The IMF forecasts that Belarus will grow slower than the region as a whole, much slower than most neighboring countries.
For example, in 2024 and 2025, Poland is expected to grow by 2.3 percent and 3.4 percent, Lithuania by 2.7 percent and 2.6 percent, and Latvia’s by 2.6 percent and 3.2 percent, respectively.
World Bank
The World Bank’s economic outlook for Europe and Central Asia, released in October, highlights that the economy continues to be negatively impacted by Russia’s invasion of Ukraine, tighter global financial conditions, sticky inflation and global economic fragmentation.
The World Bank expects global growth in 2020-2024 to be at its weakest in three decades, reflecting a weak recovery in China and a sharp slowdown in the euro area.
In 2024, the global economy is expected to grow by 2.1 percent, advanced economies, by 0.9 percent, and emerging markets and developing economies, by a more impressive 3.9 percent.
As for Belarus, the bank forecasts growth of 0.8 percent in 2024 and 0.7 percent in 2025. In January, the World Bank upgraded its 2025 forecast for Belarus to 0.8 percent.
“While the economy redirects toward the East following the imposition of sanctions
and the recession of 2022, the economic prospects appear dim,” it says. “Recent macroeconomic stability masks deep-rooted inefficiencies and growing reliance on one partner.”
A full recovery from the 2022 downturn is not expected until 2024-25.
“In the medium term, growth is anticipated to remain below potential, with domestic demand substantially curtailed due to diminished foreign exchange earnings and projected tighter monetary and fiscal policies,” the bank says.
Excepting sectors aligned with Russian exports (oil, fertilizers, and machinery), investments are projected to decelerate as the economy remains insulated.
Inflation is forecasted to stabilize at 8.2 percent, with a gradual decline to 7.2 percent expected by 2025 if administrative measures are effectively maintained.
Eurasian Development Bank
The Eurasian Development Bank, in its Macroeconomic Outlook 2024-2026 released on December 14, expects Belarus’ growth to slow down to 2 percent in 2024, provided that production and logistics chains remain in place and the government continues its favorable economic policies. The bank expects high domestic demand to be a key factor contributing to a rise inflation from 5.2 percent in 2023 to 8 percent in 2024.
EDB experts acknowledge that last year the Belarusian economy showed that it is capable of high adapting successfully to unfavorable circumstances.
“The country’s GDP grew by 3.8% YoY in the first ten months of 2023, a recovery after a 4.7% decline in 2022, partially driven by building alternative supply chains, switching to new markets, and increasing demand in Russia,” it said. “Accommodative domestic economic policy has encouraged the expansion of output, in particular, through easing lending conditions and increasing budget expenditures.”

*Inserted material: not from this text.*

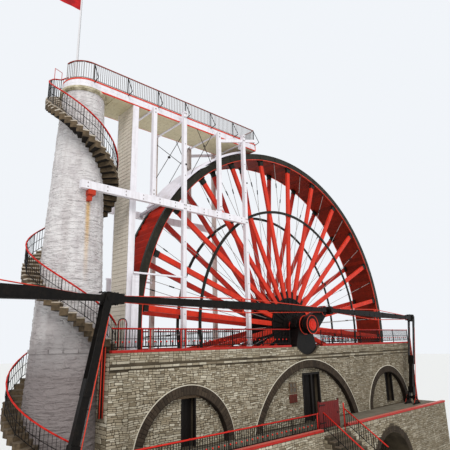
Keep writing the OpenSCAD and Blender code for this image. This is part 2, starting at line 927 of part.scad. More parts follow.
hub_core_r = 1000;
hub_plate_t = 40;
hub_boss_t = 180;
hub_boss_out = 80;
sole_r = wheel_r - bucket_depth;
spoke_phase_angle = 11;

// One hub: a boss on the axle with a plate on each side of the spoke feet
module hub_at(y) {
    at_axle()
        translate([0, y, 0])
            rotate([90, 0, 0])
                difference() {
                    union() {
                        cylinder(h = spoke_t + 2 * seat, r = hub_core_r, center = true, $fn = 96);
                        for (s = [-1, 1])
                            translate([0, 0, s * (spoke_t / 2 + seat + hub_plate_t / 2)])
                                cylinder(h = hub_plate_t, r = hub_r, center = true, $fn = 96);
                        cylinder(h = spoke_t + 2 * (hub_plate_t + hub_boss_out),
                                 r = axle_d / 2 + hub_boss_t, center = true, $fn = 96);
                    }
                    cylinder(h = wheel_w, d = axle_d, center = true, $fn = 96);
                }
}

module hubs() {
    color([0.15, 0.15, 0.14]) {
        hub_at(-hub_y);
        hub_at(hub_y);
    }
}

// The outer corners of a spoke just meet the round inside of the sole
spoke_end_r = sqrt(pow(sole_r - bucket_board - seat, 2) - pow(spoke_w / 2, 2));
spoke_foot_w = 200;
spoke_taper_l = 300;

// One side of spokes: each narrows to its foot between the hub plates
module spokes_at(y) {
    at_axle()
        side_view(y - spoke_t / 2, y + spoke_t / 2)
            for (i = [0:spoke_count - 1])
                rotate(spoke_phase_angle + i * 360 / spoke_count)
                    polygon([[hub_core_r + seat, -spoke_foot_w / 2],
                             [hub_r + spoke_taper_l, -spoke_w / 2], [spoke_end_r, -spoke_w / 2],
                             [spoke_end_r, spoke_w / 2], [hub_r + spoke_taper_l, spoke_w / 2],
                             [hub_core_r + seat, spoke_foot_w / 2]]);
}

module front_spokes() {
    color("red") spokes_at(-hub_y);
}

module back_spokes() {
    color("red") spokes_at(hub_y);
}

ring_w = 160;
ring_t = 60;

module bracing_rings() {
    color("black")
        at_axle()
            for (side = [-1, 1])
                translate([0, side * (hub_y + spoke_t / 2 + ring_t / 2 + seat), 0])
                    rotate([90, 0, 0])
                        difference() {
                            cylinder(h = ring_t, r = ring_r + ring_w / 2, center = true, $fn = 144);
                            cylinder(h = ring_t + 2, r = ring_r - ring_w / 2, center = true,
                                     $fn = 144);
                        }
}

// One shroud: a plate ring with a flange round its rim, turned towards the buckets
module shroud_at(side) {
    y0 = wheel_w / 2;
    y1 = y0 - shroud_t;
    y2 = y0 - shroud_flange_w;
    r0 = wheel_r - shroud_depth;
    r1 = wheel_r - shroud_flange_t;
    at_axle()
        rotate([side * 90, 0, 0])
            rotate_extrude($fn = 180)
                polygon([[r0, y0], [r0, y1], [r1, y1], [r1, y2], [wheel_r, y2], [wheel_r, y0]]);
}

module front_shroud() {
    color([0.15, 0.18, 0.16]) shroud_at(1);
}

module back_shroud() {
    color([0.15, 0.18, 0.16]) shroud_at(-1);
}

module sole() {
    color("darkred")
        at_axle()
            rotate([90, 0, 0])
                difference() {
                    cylinder(h = wheel_w - 2 * shroud_t - 2 * seat, r = sole_r, center = true, $fn = 180);
                    cylinder(h = wheel_w, r = sole_r - bucket_board, center = true, $fn = 180);
                }
}

// One bucket seen from the side: a short riser from the sole and a slanting front board
module bucket_outline() {
    pitch = 360 / bucket_count;
    function at(r, a) = [r * cos(a), r * sin(a)];
    riser = sole_r + 0.35 * bucket_depth;
    lip = wheel_r - shroud_flange_t - seat;
    t = bucket_board / sole_r * 180 / PI;
    polygon([at(sole_r + seat, 0), at(riser, 0), at(lip, -pitch * 1.3),
             at(lip, -pitch * 1.3 + t * 1.6), at(riser + 15, t), at(sole_r + seat, t)]);
}

module buckets() {
    color("firebrick")
        at_axle()
            side_view(-wheel_w / 2 + shroud_t + seat, wheel_w / 2 - shroud_t - seat)
                for (i = [0:bucket_count - 1])
                    rotate(i * 360 / bucket_count) bucket_outline();
}

spoke_tie_d = 30;

module spoke_ties() {
    color("gray")
        at_axle()
            for (side = [-1, 1])
                for (i = [0:spoke_count - 1]) {
                    a = spoke_phase_angle + (i + 0.5) * 360 / spoke_count;
                    bar([hub_r * cos(a), side * hub_y, hub_r * sin(a)],
                        [spoke_end_r * cos(a), side * hub_y, spoke_end_r * sin(a)],
                        spoke_tie_d, 6);
                }
}

pin_at = [crank_throw * cos(crank_angle), crank_throw * sin(crank_angle)];
web_y0 = -wall_out - crank_gap;
web_y1 = web_y0 - crank_web_t;
crank_boss_r = 550;
crank_eye_r = 300;
crank_pin_out = 80;

module crank() {
    color([0.12, 0.1, 0.1])
        at_axle() {
            difference() {
                side_view(web_y1, web_y0)
                    union() {
                        // The cheeks touch both circles a little past their middles
                        lean = asin((crank_boss_r - crank_eye_r) / crank_throw);
                        circle(r = crank_boss_r, $fn = 72);
                        translate(pin_at) circle(r = crank_eye_r, $fn = 48);
                        rotate(crank_angle)
                            polygon([for (p = [[0, -1, crank_boss_r], [0, 1, crank_boss_r],
                                               [1, 1, crank_eye_r], [1, -1, crank_eye_r]])
                                [p[0] * crank_throw + (p[2] - 1) * sin(lean),
                                 p[1] * (p[2] - 1) * cos(lean)]]);
                    }
                side_view(web_y1 - 1, web_y0 + 1) circle(d = axle_d, $fn = 72);
            }
            side_view(-rod_plane - rod_t / 2 - crank_pin_out, web_y1) translate(pin_at)
                circle(d = crank_pin_d, $fn = 48);
        }
}

// Radius of the casting at the far end of a rod
rod_eye_r = 260;
rod_eye_wall = 110;
rod_eye_h = 240;
rod_start = 520;
rod_stop = 300;
rod_cap_l = 700;
rod_cap_h = 400;
truss_d = 36;
truss_out = 160;
truss_post = 90;
truss_stop = 600;

// A rod timber, deepest at mid length, with an eye at the crank end and one at the far end
module rod_timber(length, y0, y1, eye_y0, eye_y1, way) {
    side_view(y0, y1)
        polygon([[way * rod_start, -rod_end_h / 2], [way * (length / 2), -rod_mid_h / 2],
                 [way * (length - rod_stop), -rod_end_h / 2],
                 [way * (length - rod_stop), rod_end_h / 2],
                 [way * (length / 2), rod_mid_h / 2], [way * rod_start, rod_end_h / 2]]);
    side_view(eye_y0, eye_y1)
        difference() {
            union() {
                circle(r = crank_pin_d / 2 + rod_eye_wall, $fn = 48);
                translate([way > 0 ? 0 : seat - rod_start, -rod_eye_h / 2])
                    square([rod_start - seat, rod_eye_h]);
            }
            circle(d = crank_pin_d + 2 * pin_gap, $fn = 48);
        }
    side_view(y0, y1)
        union() {
            translate([way * length, 0]) circle(r = rod_eye_r, $fn = 48);
            translate([way > 0 ? length - rod_cap_l : -length, -rod_cap_h / 2])
                square([rod_cap_l, rod_cap_h]);
        }
}

module truss(length, y, way) {
    for (s = [-1, 1]) {
        bar([way * rod_cap_l, y, s * rod_end_h / 2],
            [way * length / 2, y, s * (rod_mid_h / 2 + truss_out)], truss_d);
        bar([way * length / 2, y, s * (rod_mid_h / 2 + truss_out)],
            [way * (length - truss_stop), y, s * rod_end_h / 2], truss_d);
    }
    translate([way * length / 2, y, 0])
        cube([truss_post, truss_post, rod_mid_h + 2 * truss_out + truss_d + 4], center = true);
}

module main_rod() {
    color([0.12, 0.1, 0.1])
        at_axle()
            translate([pin_at.x, 0, pin_at.y]) {
                rod_timber(main_rod_len, -rod_plane - rod_t / 2, -rod_plane + rod_t / 2,
                           -rod_plane + pin_gap / 2, -rod_plane + rod_t / 2, -1);
                truss(main_rod_len, -rod_plane, -1);
            }
}

module drive_rod() {
    color([0.12, 0.1, 0.1])
        at_axle()
            translate([pin_at.x - main_rod_len, 0, pin_at.y]) {
                side_view(-rod_plane - rod_t / 2, -rod_plane + rod_t / 2)
                    polygon([[-rod_eye_r - seat, -rod_end_h / 2], [-drive_rod_len, -rod_mid_h / 2],
                             [-drive_rod_len, rod_mid_h / 2], [-rod_eye_r - seat, rod_end_h / 2]]);
            }
}

module right_rod() {
    color([0.12, 0.1, 0.1])
        at_axle()
            translate([pin_at.x, 0, pin_at.y])
                rotate([0, right_rod_slope, 0]) {
                    rod_timber(right_rod_len, -rod_plane - rod_t / 2, -rod_plane + rod_t / 2,
                               -rod_plane - rod_t / 2, -rod_plane - pin_gap / 2, 1);
                    truss(right_rod_len, -rod_plane, 1);
                }
}

rocker_foot_r = 230;
rocker_head_r = 240;
rocker_head_w = 150;
packing_half = 170;
packing_l = 950;
packing_z = [300, 1900];

// Two cheeks that the rods pass between, joined by packing blocks in their lower half
module rocker(foot, length, lean) {
    translate([foot.x, -rod_plane, foot.y])
        rotate([0, lean, 0])
            difference() {
                union() {
                    for (y = [-rocker_half, rocker_gap])
                        side_view(y, y + rocker_cheek_t)
                            union() {
                                polygon([[-rocker_foot_r, 0], [rocker_foot_r, 0],
                                         [rocker_head_w, length], [-rocker_head_w, length]]);
                                circle(r = rocker_foot_r, $fn = 48);
                                translate([0, length]) circle(r = rocker_head_r, $fn = 48);
                            }
                    for (z = packing_z)
                        box([-packing_half, seat - rocker_gap, z],
                            [packing_half, rocker_gap - seat, z + packing_l]);
                }
                side_view(-rocker_half - 1, rocker_half + 1)
                    circle(d = foot_pin_d + 2 * pin_gap, $fn = 48);
            }
}

module left_rocker() {
    color([0.1, 0.1, 0.1]) rocker(left_foot, left_rocker_len, left_rocker_lean);
}

module right_rocker() {
    color([0.1, 0.1, 0.1]) rocker(right_foot, right_rocker_len, right_rocker_lean);
}

front_wall();
arch_rings();
back_wall();
left_end_wall();
right_end_wall();
pit_floor();
terrace();
tower_plinth();
wall_coping();
front_railing();
back_railing();
terrace_railing();
terrace_coping();
terrace_steps();
terrace_step_rails();
terrace_gate();
tower();
tower_cornice();
lower_flight();
middle_flight();
upper_flight();
lower_stair_rail();
upper_stair_rail();
deck();
side_boards();
deck_railing();
deck_bearers();
drop_screen();
wheel_screens();
apron_launder();
front_posts();
back_posts();
side_beams();
beam_bracket();
tie_rods();
axle_bearings();
flagpole();
flag();
left_guide_post();
right_guide_post();
left_rocker_stand();
right_rocker_stand();
axle();
hubs();
front_spokes();
back_spokes();
bracing_rings();
front_shroud();
back_shroud();
sole();
buckets();
spoke_ties();
crank();
main_rod();
drive_rod();
right_rod();
left_rocker();
right_rocker();
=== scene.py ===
import math
import random
import bpy
import bmesh
from mathutils import Vector, Matrix


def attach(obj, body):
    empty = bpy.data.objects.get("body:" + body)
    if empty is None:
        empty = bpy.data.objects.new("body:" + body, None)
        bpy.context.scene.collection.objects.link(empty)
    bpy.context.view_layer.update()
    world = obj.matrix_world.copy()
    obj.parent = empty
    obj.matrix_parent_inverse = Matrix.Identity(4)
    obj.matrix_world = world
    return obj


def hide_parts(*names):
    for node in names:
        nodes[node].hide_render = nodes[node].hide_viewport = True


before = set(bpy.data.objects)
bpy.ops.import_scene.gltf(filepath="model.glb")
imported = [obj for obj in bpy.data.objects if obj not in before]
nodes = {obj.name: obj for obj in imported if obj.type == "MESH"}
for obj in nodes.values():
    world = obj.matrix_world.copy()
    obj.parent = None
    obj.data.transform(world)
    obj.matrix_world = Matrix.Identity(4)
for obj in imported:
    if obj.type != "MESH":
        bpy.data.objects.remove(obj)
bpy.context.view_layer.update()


# Camera: it stands to the left in front of the wheel case, a little below the axle, and looks up
# along the building to the right.
def placed(name, data):
    """Puts a mesh, a lamp or the camera in the scene as an object of its own."""
    piece = bpy.data.objects.new(name, data)
    bpy.context.scene.collection.objects.link(piece)
    return piece


camera = placed("camera", bpy.data.cameras.new("camera"))
bpy.context.scene.camera = camera
camera_yaw = math.radians(42.380)
camera_pitch = math.radians(14.878)
camera_roll = math.radians(-1.172)
ahead = Vector((math.sin(camera_yaw) * math.cos(camera_pitch),
                math.cos(camera_yaw) * math.cos(camera_pitch), math.sin(camera_pitch)))
level = Vector((math.cos(camera_yaw), -math.sin(camera_yaw), 0))
lift = level.cross(ahead)
camera_x = level * math.cos(camera_roll) + lift * math.sin(camera_roll)
camera_y = lift * math.cos(camera_roll) - level * math.sin(camera_roll)
camera.matrix_world = Matrix.Translation((-21.730, -18.946, 10.861)) @ Matrix(
    (camera_x, camera_y, -ahead)).transposed().to_4x4()
camera.data.lens = 35.18
camera.data.sensor_width = 36
camera.data.clip_end = 600


# Studio: a plain pale floor, an even pale sky and one wide soft lamp high in front.
floor_mesh = bpy.data.meshes.new("studio_floor")
floor_mesh.from_pydata([(-300, -300, 0), (300, -300, 0), (300, 300, 0), (-300, 300, 0)], [],
                       [(0, 1, 2, 3)])
studio_floor = placed("studio_floor", floor_mesh)
floor_material = bpy.data.materials.new("studio_floor")
floor_material.use_nodes = True
floor_shader = floor_material.node_tree.nodes["Principled BSDF"]
floor_shader.inputs["Base Color"].default_value = (0.78, 0.78, 0.76, 1)
floor_shader.inputs["Roughness"].default_value = 0.9
floor_mesh.materials.append(floor_material)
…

However, Belarus’ economic growth is projected to slow in 2025-2026. “The slowdown in GDP growth in the medium term will help the economy to return to a balanced growth trajectory after overheating in 2023–2024.”
Growth of Belarus’s potential GDP will be capped at 1%–1.5% per year due to unfavorable demographic trends and restricted access to technology.
BEROC
Experts at BEROC, Belarus’ leading economic think-tank, predict that the Belarusian economy will face a significant slowdown in 2024, accompanied by rising inflation. They forecast growth of 1.6 percent.
BEROC expects a slowdown in domestic demand and consumer activity in 2024. According to the think-tank, the government will support investment through non-market tools and soft monetary policy, but the positive impact of these measures will be offset by labor shortages and an unfavorable business environment.
BEROC predicts that imports will become particularly important in the future, overshadowing domestic production. Belarusian exports will depend directly on the demand of the Russian military industry and the sustainability of supply of Belarusian goods via the Russian logistics infrastructure.
Dependence on Russia and China
Contrary to independent experts, the Belarusian government is overly optimistic.
Optimistic forecasts are typical of most governments, whether in democratic or non-democratic countries, in market or planned economies.
Forecasts should take into account realistic possibilities and be based on reliable growth drivers. In the case of Belarus, there are doubts about both. Under the current conditions, the annual growth potential is realistically estimated at 1.5 percent on condition that the country is not exposed to major shocks.
The Russian economy, increasingly dependent on China, is becoming the main pillar of the Belarusian economy. The Chinese economy is slowing down and accumulating imbalances, while Russia has been hit by Western sanctions. Despite their limited effect, the restrictions hurt the Russian economy.
Taking into account all these factors, even the conservative low growth forecasts for Belarus are very unreliable. The Belarusian economy is fragile because it is heavily dependent on Russia and China.